At the same time, general Anthouard ran to his artillerymen, and general
Girardin to the 106th regiment, which he halted, rallied, and led back
against the Russian right wing, whose position he carried, as well as
two pieces of cannon and the victory; on his side, general Pire
encountered and turned the left of the enemy. Fortune having again
changed sides, the Russians withdrew into their forests.

Meanwhile, they persevered on the left in defending a thick wood, the
advanced position of which broke our line.
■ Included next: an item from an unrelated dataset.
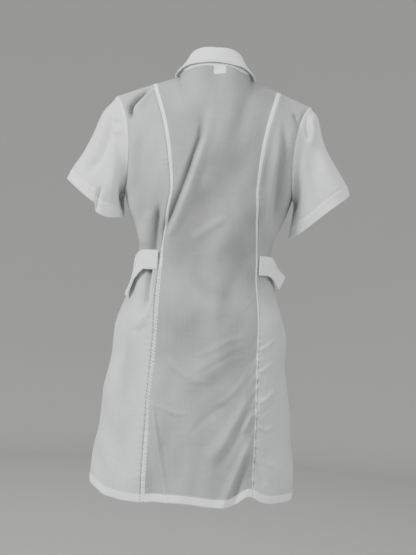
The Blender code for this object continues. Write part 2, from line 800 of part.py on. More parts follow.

The 92d regiment,
intimidated by the heavy fire which issued from it, and bewildered by a
shower of balls, remained immoveable, neither daring to advance nor
retreat, restrained by two opposite fears--the dread of danger and the
dread of shame--and escaping neither; but general Belliard hastened to
reanimate them by his words, and general Roussel by his example; and the
wood was carried.

By this success, a strong column which had advanced on our right, in
order to turn it, was itself turned; Murat perceived this, and instantly
drawing his sword, exclaimed, "Let the bravest follow me!" But this
territory is intersected with ravines which protected the retreat of the
Russians, who all plunged into a forest of two leagues in depth, which
was the last natural curtain which concealed Witepsk from our view.